Colorado GOP Chairman Dave Williams told Colorado Politics that Trump’s visit will bring needed attention to a situation he described as dangerous for state residents.
“Colorado Republicans are proud to welcome President Donald J. Trump to Aurora as he sheds light on the illegal immigration problem in our state,” Williams said in a text message. “There is a national crisis at our southern border that is harming Colorado, and voters are ready to put him back in the White House to solve it once and for all.”
Williams’ counterpart across the aisle, Colorado Democratic Chair Shad Murib, said Trump’s pending visit recalled the previous time the Republican held a rally in the state, on Feb. 20, 2020, with former Republican U.S. Sen. Cory Gardner at his side.

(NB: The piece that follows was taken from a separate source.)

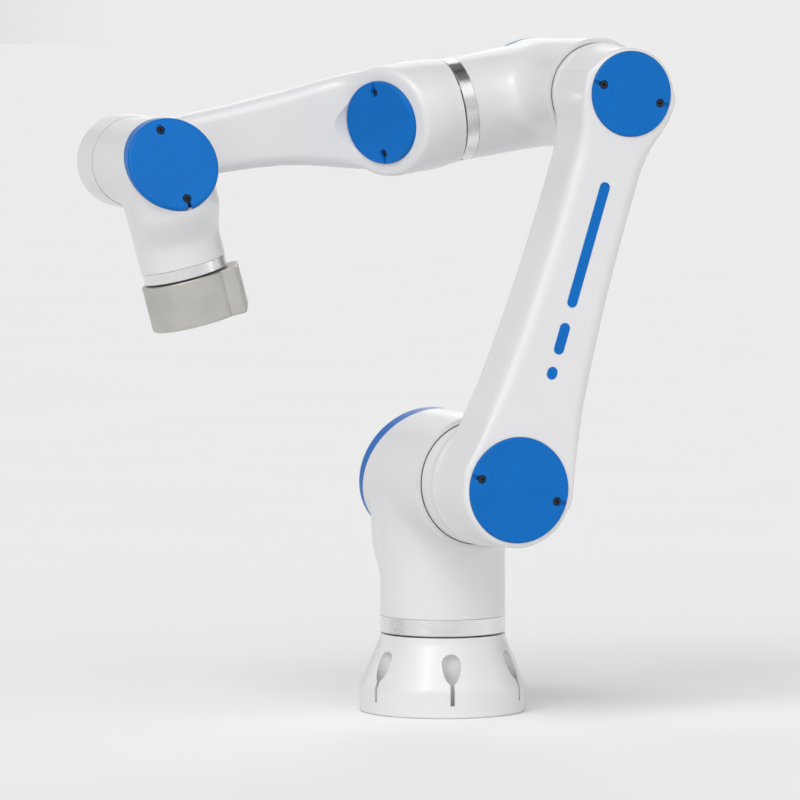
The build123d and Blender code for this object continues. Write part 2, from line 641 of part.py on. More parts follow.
def save_shoulder():
    place = SHOULDER_FRAME.location
    ring_low = BASE_TOP + JOINT_GAP - SHOULDER_HEIGHT
    leg_end = ring_low + RING_WIDTH
    bore = BASE_NECK_R - WALL
    body = module_casting(SHOULDER_R, SHOULDER_SEAM_Y + JOINT_GAP / 2, SHOULDER_SPLIT,
                          BASE_NECK_R, BASE_NECK_R, leg_end, -100)
    web = disc(bore, leg_end, leg_end + WEB) - Pos(0, 0, leg_end) * hub_web_holes(bore)
    save("shoulder_casting", place * (body + web))
    save("j1_trim_ring", place * trim_ring(BASE_NECK_R + 0.2, bore - 1, ring_low, leg_end))
    save_module_cover("shoulder", place, SHOULDER_R, SHOULDER_SPLIT, 4.5, 3.0)
    driver = place * Pos(0, SHOULDER_SEAM_Y + JOINT_GAP / 2, 0) * Rot(90, 0, 0)
    save("j2_seal", driver * seal(SHOULDER_R - WALL - 0.3))
    save_drive("j2", driver, SHOULDER_R - WALL, 92, HUB_RISE)


def save_upper_arm():
    place = UPPER_ARM_FRAME.location
    save("upper_arm_casting", place * upper_arm_casting())
    save("upper_arm_shoulder_cover", place * arm_cover(0))
    save("upper_arm_elbow_cover", place * arm_cover(1))
    save("upper_arm_cover_screws", place * arm_cover_screws())


def save_elbow():
    place = ELBOW_FRAME.location
    ring_end = J4_SEAM - JOINT_GAP / 2
    ring_start = ring_end - 12.5
    body = module_casting(ELBOW_R, ELBOW_SEAM_Y + JOINT_GAP / 2, ELBOW_SPLIT,
                          ELBOW_LEG_R, ELBOW_LEG_R + 2, -ring_start, -78)
    save("elbow_casting", place * body)
    bore = ELBOW_LEG_R - WALL
    save("j4_trim_ring", place * trim_ring(ELBOW_LEG_R - 0.2, bore, -ring_end, -ring_start))
    save_module_cover("elbow", place, ELBOW_R, ELBOW_SPLIT, 4.5, 3.0)
    driver = place * Pos(0, ELBOW_SEAM_Y + JOINT_GAP / 2, 0) * Rot(90, 0, 0)
    save("j3_seal", driver * seal(ELBOW_R - WALL - 0.3))
    save_drive("j3", driver, ELBOW_R - WALL, 76, HUB_RISE)
    save_drive("j4", place * Pos(0, 0, -ring_end) * Rot(180, 0, 0), bore, 66, HUB_RISE)


def save_forearm():
    place = FOREARM_FRAME.location
    save("forearm_casting", place * forearm_casting())
    face = FOREARM_SPLIT + 4.0
    radius = FOREARM_COVER_R
    tilt = FOREARM_SPLIT_TILT
    seat = FOREARM_SPLIT - 2
    save("forearm_cover", place * cover(radius, seat, tilt, face, tilt, False, 2.0))
    save("forearm_cover_screws", place * cover_screws(radius, seat, tilt, face, tilt, False))
    save("forearm_end_cover", place * end_cover())


def save_wrist():
    place = WRIST_FRAME.location
    ring_end = J6_SEAM - JOINT_GAP / 2
    ring_start = ring_end - 11.0
    body = module_casting(WRIST_R, -WRIST_SEAM + JOINT_GAP / 2, WRIST_SPLIT,
                          WRIST_LEG_R, WRIST_LEG_R + 0.6, -ring_start, -78)
    save("wrist_casting", place * body)
    bore = WRIST_LEG_R - WALL
    save("j6_trim_ring", place * trim_ring(WRIST_LEG_R - 0.4, bore, -ring_end, -ring_start))
    save_module_cover("wrist", place, WRIST_R, WRIST_SPLIT, 4.5, 3.0)
    driver = place * Pos(0, -WRIST_SEAM + JOINT_GAP / 2, 0) * Rot(90, 0, 0)
    save("j5_seal", driver * seal(WRIST_R - WALL - 0.3))
    save_drive("j5", driver, WRIST_R - WALL, 60, HUB_RISE)
    save_drive("j6", place * Pos(0, 0, -ring_end) * Rot(180, 0, 0), bore, 56, HUB_RISE)


def save_tool():
    place = WRIST_FRAME.location * Pos(0, 0, -J6_SEAM - JOINT_GAP / 2) * Rot(180, 0, 0)
    save("tool_flange", place * tool_flange())
    save("tool_connector", place * tool_connector())


save_base()
save_shoulder()
save_upper_arm()
save_elbow()
save_forearm()
save_wrist()
save_tool()
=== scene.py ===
"""Looks of a six-axis collaborative robot arm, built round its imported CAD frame.

Metres, +Z up. The frame's joints give every axis, and the frame's nodes every size.
"""

import json
import math

import bmesh
import bpy
import numpy as np
from mathutils import Matrix, Vector

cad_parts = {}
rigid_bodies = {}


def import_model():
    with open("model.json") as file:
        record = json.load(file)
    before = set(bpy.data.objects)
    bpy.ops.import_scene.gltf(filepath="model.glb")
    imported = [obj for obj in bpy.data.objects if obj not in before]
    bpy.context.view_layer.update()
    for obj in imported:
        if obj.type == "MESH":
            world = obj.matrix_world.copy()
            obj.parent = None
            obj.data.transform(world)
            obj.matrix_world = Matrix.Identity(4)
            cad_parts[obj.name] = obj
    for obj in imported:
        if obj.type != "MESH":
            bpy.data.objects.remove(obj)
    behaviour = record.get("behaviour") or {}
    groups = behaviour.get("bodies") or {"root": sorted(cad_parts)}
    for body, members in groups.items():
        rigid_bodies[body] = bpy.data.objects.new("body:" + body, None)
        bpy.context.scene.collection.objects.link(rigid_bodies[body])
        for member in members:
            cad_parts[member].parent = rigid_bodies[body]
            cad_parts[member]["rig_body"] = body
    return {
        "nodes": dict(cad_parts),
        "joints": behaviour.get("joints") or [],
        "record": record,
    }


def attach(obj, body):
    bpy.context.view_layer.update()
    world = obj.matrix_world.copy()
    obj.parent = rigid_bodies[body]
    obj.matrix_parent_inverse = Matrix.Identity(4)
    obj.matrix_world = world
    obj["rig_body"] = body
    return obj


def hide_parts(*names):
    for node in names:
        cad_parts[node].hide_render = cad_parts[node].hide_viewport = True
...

“The last time Donald Trump came to Colorado, he helped make certain Cory Gardner would lose his election, and he appears set to do the same to Republican candidates across the state when he visits Aurora this Friday,” Murib said in an emailed statement.
“Coloradans aren’t fooled: Trump isn’t coming to Aurora to talk about lifting up working people and creating a safer, more prosperous America. Trump is coming to spew hatred and division that’s not reflective of the Colorado we fight for every day. Hopefully, he plays his greatest hits before his supporters start leaving the rally early, per usual.”
Last August, 300 people were evicted from the Aspen Grove apartments in Aurora in an urgent dispossession that officials claimed was for the safety of the residents. Mountains of trash had overflowed into the parking lot, which brought rodents. Residents also complained of heat issues, water leaks, broken windows and burned-out kitchens.
The city boarded up and fenced off the complex.
Initially, local officials dismissed the assertion by the property management company that the presence of gang members precluded it from doing its work at Aspen Grove and that it feared for the safety of its staffers and residents. The city called it an “alternative narrative” to the numerous code violations and the poor condition of the building.
Officials began walking back their statements after the video of armed men barging into apartment units surfaced and a cache of letters from a law firm representing CBZ Management — written a month before the federal government acknowledged TDA had extended its tentacles into Denver — became public.
More recently, a national law firm that investigated the claims said that, through violence and intimidation, the gang took over Whispering Pines — another complex owned by CBZ Management — and sought to collect up to half of the rent from leaseholders, drying up collections for the landlord, according to a law firm’s investigation.
Aurora officials also acknowledged that authorities had arrested people suspected — though not yet confirmed at the time of their apprehensions — of being members of the Venezuelan gang long before the media spotlight on the city. The gang’s activities also “significantly affected” apartment complexes in the city, officials said.